É com um forte amargo de boca que a maioria de todos nós, naturais e residentes numa região fortemente emigratória, como o é a dos Açores, assiste a esta guerra sem cartel de Donald Trump à imigração envolvendo portugueses originários dos Açores, que são quase um milhão, mas também os do continente e de outras nacionalidades, que deixaram para trás os países de origem, famílias e haveres para desse outro lado do mundo ajudarem a erigir a portentosa América dos nossos dias. Presentemente, nos Estados Unidos da América, há estabelecimentos comerciais a encerrar a atividade por não disporem de mão-de-obra suficiente, tal é a perseguição dia-a-dia do governo Trump aos imigrantes ilegais, no caso, aos desprovidos do cartão “Social security card”, embora envolvidos, que muitos estão, em insistentes, morosos mas frequentemente frustrados processos de legalização. Todos hoje estão à mercê da intemperança e da insensibilidade deste presidente, que, do ponto de vista humanitário, posicionou-se de modo próprio muito abaixo dos presidentes antecessores, os quais, por seu turno, inteligentemente, sobrevalorizaram e se aproveitaram do imigrante considerando-o o braço forte da América.
“We are going to make America great again!”, prometeu.
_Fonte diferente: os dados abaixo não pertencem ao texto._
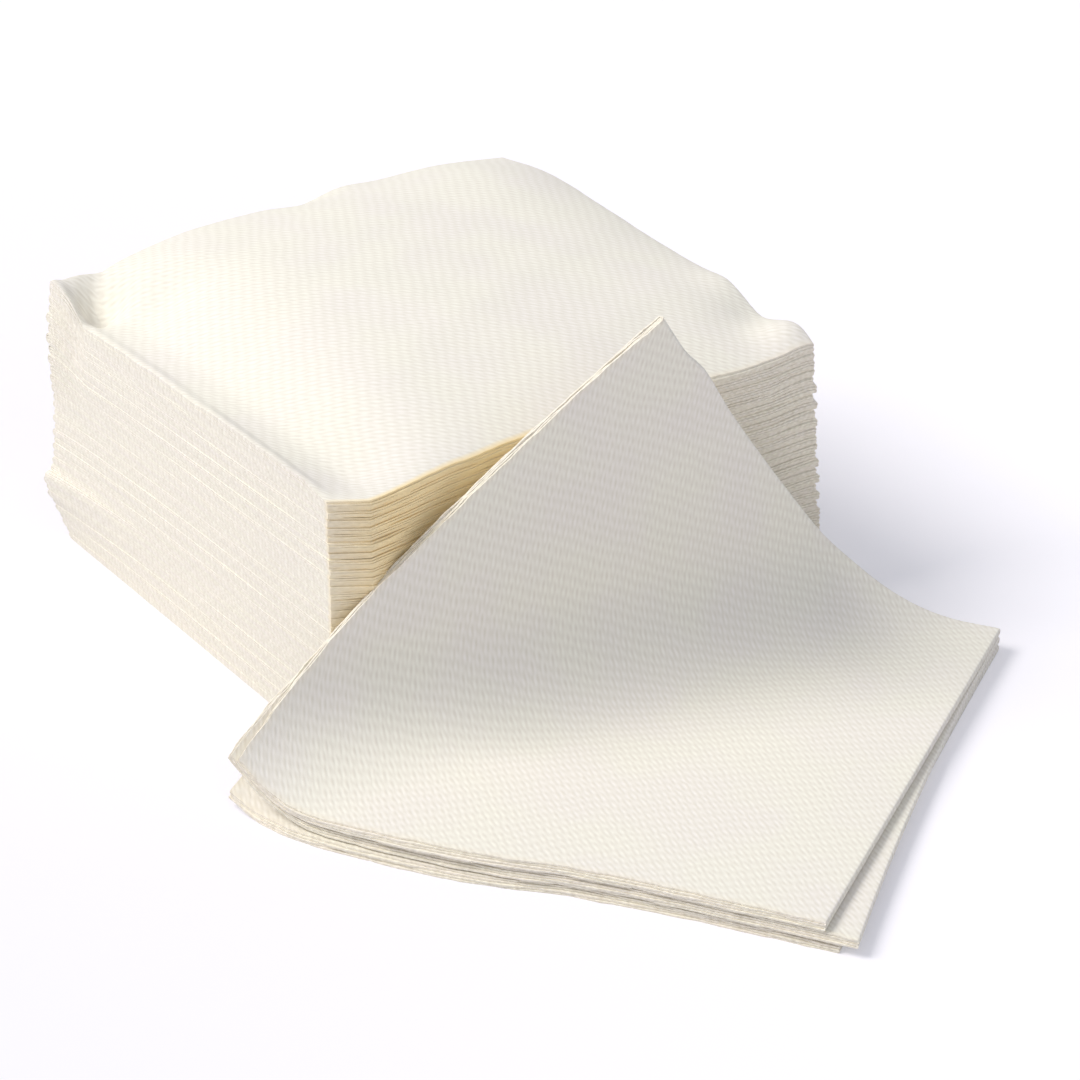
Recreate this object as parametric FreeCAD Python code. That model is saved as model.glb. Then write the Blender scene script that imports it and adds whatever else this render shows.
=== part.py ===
import FreeCAD, Part
import math
import os

# A stack of folded paper napkins, with three more napkins bent up against its front.
# Millimetres, +Z up. The origin is the centre of the stack's base, on the table.
# Each napkin is one square sheet folded in half twice: one solid with four plies.
# Fold A joins the plies in two pairs. Fold B, on the next side, wraps one pair over the
# other. The corner opposite both folds is open and shows four edges.

# The sheet
SHEET_SIDE = 250.0      # a cocktail napkin opened flat
PLY = 0.36              # thickness of the soft linen-feel paper
PLY_GAP = 0.08          # air between plies that are pressed together
NAPKIN_GAP = 0.12       # air between napkins that are pressed together

# The stack
NAPKIN_COUNT = 32       # with the top napkin
# Place of the top surface's high middle, from the centre of the stack
CROWN_X = -20.0
CROWN_Y = 8.0
# How far the top of the stack stands above the same napkins pressed flat
CROWN_RISE = 12.4
FRONT_LEFT_RISE = 1.5
FRONT_RISE = 3.5
FRONT_RIGHT_RISE = 4.6
RIGHT_RISE = 13.9
BACK_RIGHT_RISE = 15.8  # both folds meet here, so this corner is the thickest
BACK_RISE = 14.7
BACK_LEFT_RISE = 0.0
LEFT_RISE = 0.7
# How far the corners of the lower napkins slide out past the top ones
BACK_LEFT_SLIDE = 6.5
FRONT_RIGHT_SLIDE = 3.0
# Share of that slide at each share of the stack's height: most at a third of the way up,
# where the pile has slipped, and none at the table and on top
SLIDE_PROFILE = ((0.0, 0.0), (0.28, 1.0), (0.36, 0.55), (0.85, 0.3), (1.0, 0.0))
# Unevenness of the edges: how far, and its turn from napkin to napkin and from knot to knot
EDGE_WOBBLE = 0.5
WOBBLE_TURN = 2.4
KNOT_TURN = 1.7

# The top napkin
PUFF = 5.0              # how far its middle swells above the napkin under it
FULLNESS = 4            # power of the swell's profile: the higher, the flatter its middle
CORNER_FLARE = 6.5      # how far its back left corner curls up
FLARE_SPREAD = 16.0     # size of the curled corner

# The napkins that lean on the front
LEANING = ("leaning_napkin_bottom", "leaning_napkin_middle", "leaning_napkin_top")
LEANING_GAP = 0.4       # air between them, looser than in the stack
NEAR_CORNER_X = -23.3   # the corner that points away from the stack
NEAR_CORNER_REACH = 109.3
TURN = 32.0             # angle of the fold A side from the stack's front, degrees
HEADING = 87.0          # direction in which they climb, degrees
BEND_RADIUS = 24.0      # of the upper face, where they leave the table
BEND_ANGLE = 84.0
CURL_RADIUS = 190.0     # of the part above the bend
FACE_CLEARANCE = 1.2    # to the stack's front, abreast of the near corner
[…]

Como, questionamos, se foram os imigrantes a torná-la “great”, incluindo a mãe ilegal de Trump, a escocesa Mary Anne MacLeod que esteve 12 anos ilegal nos Estados Unidos da América, e a eslovena Melania, sua mulher, primeira-dama, e se só com a força do trabalho deles a América do Norte permanecerá grande. Falamos de um contrassenso à mistura com a teimosia que todos lhe conhecemos e uma impreparação deplorável para o exercício da política e da governação de quem, embora empresário de sucesso (também porque herdou bens significativos do seu pai, um construtor de garagens filho de um imigrante alemão) nunca foi e pelos vistos nunca será um governante e um político consensual e respeitado. Mas é este senhor, quer queiramos ou não, quem superintende aos interesses da Casa Branca e aos destinos do mundo.
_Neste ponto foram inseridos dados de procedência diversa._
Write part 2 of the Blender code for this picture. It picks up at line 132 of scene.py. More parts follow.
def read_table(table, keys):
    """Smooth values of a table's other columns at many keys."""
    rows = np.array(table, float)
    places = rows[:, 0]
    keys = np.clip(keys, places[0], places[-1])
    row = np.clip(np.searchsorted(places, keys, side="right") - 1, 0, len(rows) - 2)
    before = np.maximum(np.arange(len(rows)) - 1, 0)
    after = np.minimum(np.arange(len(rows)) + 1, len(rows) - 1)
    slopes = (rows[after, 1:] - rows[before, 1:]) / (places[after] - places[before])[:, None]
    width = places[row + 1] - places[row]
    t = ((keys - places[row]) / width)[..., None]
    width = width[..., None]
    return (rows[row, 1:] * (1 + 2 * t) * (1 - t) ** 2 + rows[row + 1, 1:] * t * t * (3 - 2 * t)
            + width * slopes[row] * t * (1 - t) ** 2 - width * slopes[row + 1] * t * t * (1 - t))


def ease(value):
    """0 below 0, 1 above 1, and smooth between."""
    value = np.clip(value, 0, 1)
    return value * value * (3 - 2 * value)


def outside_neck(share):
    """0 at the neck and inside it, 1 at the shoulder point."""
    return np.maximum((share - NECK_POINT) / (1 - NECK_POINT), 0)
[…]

Falava há dias com um amigo açoriano emigrado, também ilegal mas com o processo de legalização em curso, que certamente terá resposta negativa, que me dizia que entre os açorianos ilegais do Massachussets e de Rhode Island se vive hoje um ambiente de verdadeiro terror, havendo muitos que já nem de casa saem com medo de serem deportados por utilizarem cartas de condução portuguesas, válidas nos Estados Unidos da América apenas por um período de seis meses, que caducaram, e a State Police, a quem foi conferido poder para deportar, estar a mandar parar carros seguidos nas autoestradas numa obsessiva caça ao homem. Estar no sítio errado à hora errada poderá custar uma estada forçada no estabelecimento prisional de Darthmoth, seguida, 15 dias depois, de deportação para o país de origem. Acrescenta ainda este açoriano ilegalmente imigrado, pessoa bem informada, que esta perseguição aos ilegais atinge por simpatia entidades empregadoras, que atravessam grandes dificuldades. É que antes não eram incomodadas ao empregar trabalhadores sem “Social security card”, mas apenas detentores do cartão “Tax id”. Hoje, esse operariado, face a sucessivas fiscalizações às empresas onde laborava, amedrontado, deixou de se apresentar ao serviço. Dos anúncios de quase todos os dias, “Jobs for you”, quatrocentas vagas anunciadas recentemente em New Bedford não obtiveram resposta. O medo fala mais alto.
Uma das maiores cadeias de supermercados da Nova Inglaterra que lida com uma preocupante falta de mão-de-obra estará a pensar furar o esquema contra tudo e contra todos e voltar a admitir trabalhadores imigrantes ilegais exibindo apenas o cartão “tax id”, sob pena de pôr em risco a sua saúde económica.
Mais a sul, há empresas californianas de “ride share”, como a “Uber” e a “Lyft”, que empregavam mão-de-obra imigrante munida apenas do cartão “Tax id”, que, atemorizadas, deixaram de empregar. Resultado: esta fatia de trabalhadores imigrantes, que chegaram a fazer 170 horas semanais levando para casa chorudas remunerações, movimentando assim fortemente a economia local, deixou de laborar e, assustados, muitos regressam aos países de origem. Daí resulta que nessas zonas de forte imigração ilegal, que sempre existiu, a economia definha com o hoje braço fraco imigrante a ganhar menos e em dificuldades, consumindo o estritamente necessário e desenvolvendo pouco.
Adianta-me, a finalizar, este açoriano que presentemente as famílias imigrantes partilham divisões da mesma casa vivendo às vezes cinco e seis pessoas no mesmo quarto (situação desumana e confrangedora!) por a árvore familiar já não ter mais capacidade para arrendar senão uma moradia.
“We are going to make America great again!” … “You are wrong, Mr. Trump!”